AIM OF THE TASK:
Give the number of lines holding the string "origin" and nothing more.

ITEMS:
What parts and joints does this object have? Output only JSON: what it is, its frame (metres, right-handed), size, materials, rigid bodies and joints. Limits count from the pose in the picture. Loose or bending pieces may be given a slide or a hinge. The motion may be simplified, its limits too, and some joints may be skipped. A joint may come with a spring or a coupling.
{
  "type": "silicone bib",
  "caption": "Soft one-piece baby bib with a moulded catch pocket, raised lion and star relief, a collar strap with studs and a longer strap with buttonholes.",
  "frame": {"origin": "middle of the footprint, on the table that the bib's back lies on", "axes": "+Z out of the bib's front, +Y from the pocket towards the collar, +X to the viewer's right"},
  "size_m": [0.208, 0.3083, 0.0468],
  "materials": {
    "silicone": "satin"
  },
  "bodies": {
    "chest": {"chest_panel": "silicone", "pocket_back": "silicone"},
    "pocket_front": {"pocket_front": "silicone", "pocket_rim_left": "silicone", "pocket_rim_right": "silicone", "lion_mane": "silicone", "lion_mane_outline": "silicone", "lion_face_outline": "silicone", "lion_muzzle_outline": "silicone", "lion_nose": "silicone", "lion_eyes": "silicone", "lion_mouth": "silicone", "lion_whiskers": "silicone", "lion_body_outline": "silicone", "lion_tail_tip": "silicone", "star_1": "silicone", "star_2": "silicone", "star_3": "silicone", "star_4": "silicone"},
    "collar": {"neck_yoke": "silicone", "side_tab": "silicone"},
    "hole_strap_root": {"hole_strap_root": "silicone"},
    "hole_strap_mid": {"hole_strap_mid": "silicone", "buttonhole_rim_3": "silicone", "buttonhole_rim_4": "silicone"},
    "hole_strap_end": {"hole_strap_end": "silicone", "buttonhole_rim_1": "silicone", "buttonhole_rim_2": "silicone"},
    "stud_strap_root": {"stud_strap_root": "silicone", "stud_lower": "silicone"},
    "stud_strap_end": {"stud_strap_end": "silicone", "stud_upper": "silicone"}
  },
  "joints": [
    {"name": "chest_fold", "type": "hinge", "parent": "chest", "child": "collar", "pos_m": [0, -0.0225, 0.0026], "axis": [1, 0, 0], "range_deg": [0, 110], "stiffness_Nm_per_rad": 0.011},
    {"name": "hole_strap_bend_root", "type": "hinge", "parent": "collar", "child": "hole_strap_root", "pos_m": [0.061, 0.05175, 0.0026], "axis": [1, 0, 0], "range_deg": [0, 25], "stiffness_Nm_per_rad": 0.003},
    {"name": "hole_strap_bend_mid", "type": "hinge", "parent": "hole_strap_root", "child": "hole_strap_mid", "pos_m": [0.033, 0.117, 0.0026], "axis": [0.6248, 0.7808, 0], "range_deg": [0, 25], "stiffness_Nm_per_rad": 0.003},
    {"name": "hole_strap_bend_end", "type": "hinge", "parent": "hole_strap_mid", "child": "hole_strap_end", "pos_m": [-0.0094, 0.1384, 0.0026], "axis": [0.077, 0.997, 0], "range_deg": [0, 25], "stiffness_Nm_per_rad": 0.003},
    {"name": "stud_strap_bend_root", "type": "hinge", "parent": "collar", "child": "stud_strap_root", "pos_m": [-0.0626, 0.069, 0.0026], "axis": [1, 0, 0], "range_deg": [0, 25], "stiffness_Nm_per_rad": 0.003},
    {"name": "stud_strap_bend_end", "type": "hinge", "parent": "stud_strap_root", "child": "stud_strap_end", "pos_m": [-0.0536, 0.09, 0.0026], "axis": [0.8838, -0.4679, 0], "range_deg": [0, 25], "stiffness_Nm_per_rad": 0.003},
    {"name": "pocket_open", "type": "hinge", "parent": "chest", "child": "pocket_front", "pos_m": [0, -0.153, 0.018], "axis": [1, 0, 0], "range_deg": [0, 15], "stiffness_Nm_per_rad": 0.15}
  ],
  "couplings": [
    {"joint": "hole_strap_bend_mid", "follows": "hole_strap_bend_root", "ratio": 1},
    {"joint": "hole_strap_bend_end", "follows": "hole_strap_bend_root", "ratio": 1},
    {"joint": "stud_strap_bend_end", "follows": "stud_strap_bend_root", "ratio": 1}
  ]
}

---

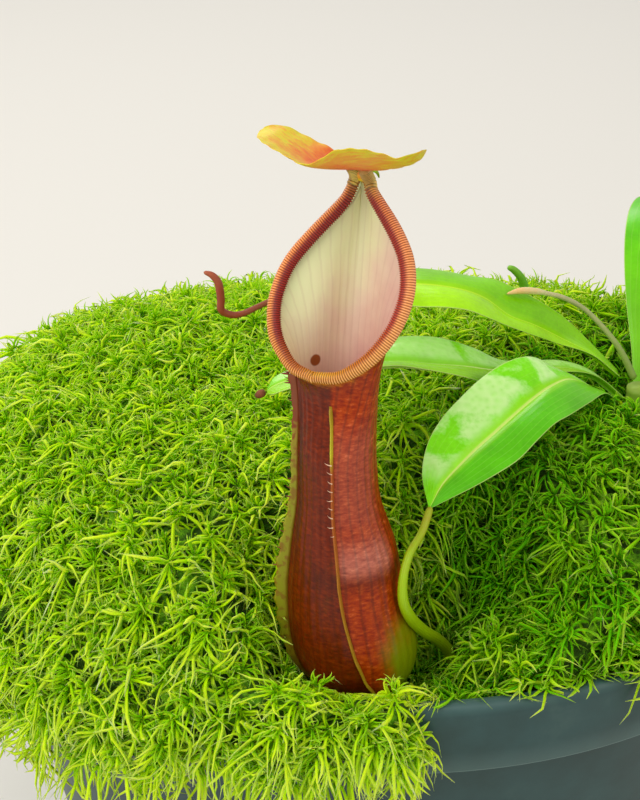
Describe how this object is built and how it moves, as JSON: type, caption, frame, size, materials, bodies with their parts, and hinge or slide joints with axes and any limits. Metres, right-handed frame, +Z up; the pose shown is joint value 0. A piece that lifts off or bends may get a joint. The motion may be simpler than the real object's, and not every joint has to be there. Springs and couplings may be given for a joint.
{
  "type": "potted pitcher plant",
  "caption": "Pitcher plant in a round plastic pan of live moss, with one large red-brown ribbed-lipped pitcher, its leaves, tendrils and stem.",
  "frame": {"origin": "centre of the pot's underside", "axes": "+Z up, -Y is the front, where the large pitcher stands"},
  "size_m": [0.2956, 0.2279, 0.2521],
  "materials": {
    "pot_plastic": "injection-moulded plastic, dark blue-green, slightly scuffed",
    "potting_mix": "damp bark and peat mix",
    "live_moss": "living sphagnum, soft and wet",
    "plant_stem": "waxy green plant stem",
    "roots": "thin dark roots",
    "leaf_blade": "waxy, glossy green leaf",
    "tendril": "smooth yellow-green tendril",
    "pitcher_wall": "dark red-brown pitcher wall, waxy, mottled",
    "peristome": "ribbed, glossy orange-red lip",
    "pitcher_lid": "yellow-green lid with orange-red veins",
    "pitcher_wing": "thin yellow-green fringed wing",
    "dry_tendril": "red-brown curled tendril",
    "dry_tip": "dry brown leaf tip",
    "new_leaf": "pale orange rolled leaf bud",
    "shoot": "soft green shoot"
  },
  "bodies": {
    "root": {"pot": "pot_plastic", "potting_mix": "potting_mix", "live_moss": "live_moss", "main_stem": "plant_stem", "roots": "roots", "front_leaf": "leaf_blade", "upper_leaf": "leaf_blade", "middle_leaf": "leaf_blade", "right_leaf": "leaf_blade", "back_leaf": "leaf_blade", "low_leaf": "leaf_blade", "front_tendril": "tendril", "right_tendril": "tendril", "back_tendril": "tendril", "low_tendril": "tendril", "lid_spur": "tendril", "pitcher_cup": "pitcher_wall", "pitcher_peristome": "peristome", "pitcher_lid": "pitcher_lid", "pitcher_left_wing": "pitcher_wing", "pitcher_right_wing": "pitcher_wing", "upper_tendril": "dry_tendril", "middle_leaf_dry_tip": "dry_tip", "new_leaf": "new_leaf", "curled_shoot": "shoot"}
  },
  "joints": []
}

...

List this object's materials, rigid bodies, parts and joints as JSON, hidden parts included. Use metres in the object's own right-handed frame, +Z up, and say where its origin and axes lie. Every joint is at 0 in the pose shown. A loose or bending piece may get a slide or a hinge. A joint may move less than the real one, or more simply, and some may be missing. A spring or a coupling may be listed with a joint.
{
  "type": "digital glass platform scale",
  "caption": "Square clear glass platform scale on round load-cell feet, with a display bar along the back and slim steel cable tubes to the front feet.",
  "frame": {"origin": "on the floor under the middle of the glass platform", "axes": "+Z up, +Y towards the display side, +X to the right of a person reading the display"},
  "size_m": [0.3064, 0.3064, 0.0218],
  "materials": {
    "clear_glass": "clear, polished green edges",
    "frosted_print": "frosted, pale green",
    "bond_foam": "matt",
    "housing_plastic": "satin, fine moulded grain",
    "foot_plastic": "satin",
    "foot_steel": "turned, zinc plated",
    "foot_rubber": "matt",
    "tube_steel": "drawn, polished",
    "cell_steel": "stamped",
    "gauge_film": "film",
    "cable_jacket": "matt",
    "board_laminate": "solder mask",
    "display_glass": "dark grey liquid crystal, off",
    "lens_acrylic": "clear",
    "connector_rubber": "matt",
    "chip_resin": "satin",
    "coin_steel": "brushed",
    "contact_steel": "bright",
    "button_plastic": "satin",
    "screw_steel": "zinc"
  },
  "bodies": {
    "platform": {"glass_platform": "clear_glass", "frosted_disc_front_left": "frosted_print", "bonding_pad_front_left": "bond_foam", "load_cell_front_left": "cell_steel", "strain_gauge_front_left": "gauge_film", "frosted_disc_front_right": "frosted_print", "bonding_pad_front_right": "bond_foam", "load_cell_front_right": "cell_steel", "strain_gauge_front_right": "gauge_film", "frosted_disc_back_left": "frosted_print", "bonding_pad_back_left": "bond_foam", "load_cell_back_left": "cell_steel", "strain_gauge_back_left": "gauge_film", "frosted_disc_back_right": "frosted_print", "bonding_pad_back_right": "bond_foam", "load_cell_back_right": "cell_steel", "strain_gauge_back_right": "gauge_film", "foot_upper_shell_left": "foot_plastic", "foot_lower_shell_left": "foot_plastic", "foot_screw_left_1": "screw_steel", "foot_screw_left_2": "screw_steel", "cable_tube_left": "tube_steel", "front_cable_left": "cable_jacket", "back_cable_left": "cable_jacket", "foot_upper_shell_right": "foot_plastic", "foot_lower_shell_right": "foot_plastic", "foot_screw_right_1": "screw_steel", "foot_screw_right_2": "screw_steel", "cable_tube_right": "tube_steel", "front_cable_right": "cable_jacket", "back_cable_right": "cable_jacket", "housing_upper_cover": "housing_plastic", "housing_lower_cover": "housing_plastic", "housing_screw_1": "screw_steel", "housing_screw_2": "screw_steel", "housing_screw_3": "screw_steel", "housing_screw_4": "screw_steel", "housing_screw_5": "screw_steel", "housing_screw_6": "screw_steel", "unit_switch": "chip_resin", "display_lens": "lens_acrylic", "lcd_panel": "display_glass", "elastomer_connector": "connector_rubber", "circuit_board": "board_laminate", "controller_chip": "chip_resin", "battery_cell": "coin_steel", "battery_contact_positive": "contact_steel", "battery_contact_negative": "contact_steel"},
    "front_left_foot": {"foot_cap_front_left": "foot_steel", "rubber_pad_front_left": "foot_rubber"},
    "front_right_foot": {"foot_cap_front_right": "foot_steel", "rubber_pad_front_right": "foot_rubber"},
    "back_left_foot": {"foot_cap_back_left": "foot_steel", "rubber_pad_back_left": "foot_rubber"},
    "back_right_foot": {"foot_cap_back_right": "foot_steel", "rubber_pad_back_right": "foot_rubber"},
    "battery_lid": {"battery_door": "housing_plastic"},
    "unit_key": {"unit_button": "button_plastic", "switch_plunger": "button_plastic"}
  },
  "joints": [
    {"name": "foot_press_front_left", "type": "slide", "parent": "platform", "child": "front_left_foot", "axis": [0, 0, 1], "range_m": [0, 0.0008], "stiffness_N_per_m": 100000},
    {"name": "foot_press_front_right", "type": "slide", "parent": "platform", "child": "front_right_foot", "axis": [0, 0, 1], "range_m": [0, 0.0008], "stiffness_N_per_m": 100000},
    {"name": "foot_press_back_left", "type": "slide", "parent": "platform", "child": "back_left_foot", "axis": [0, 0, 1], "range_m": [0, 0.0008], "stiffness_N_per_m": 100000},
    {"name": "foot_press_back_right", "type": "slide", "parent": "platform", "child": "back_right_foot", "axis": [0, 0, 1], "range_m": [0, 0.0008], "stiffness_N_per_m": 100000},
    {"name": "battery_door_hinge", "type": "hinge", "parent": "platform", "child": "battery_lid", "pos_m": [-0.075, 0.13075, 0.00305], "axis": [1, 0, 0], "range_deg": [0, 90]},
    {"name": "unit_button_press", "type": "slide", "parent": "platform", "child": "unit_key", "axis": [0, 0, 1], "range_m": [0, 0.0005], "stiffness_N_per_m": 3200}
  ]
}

RESULT OF THIS TASK:
4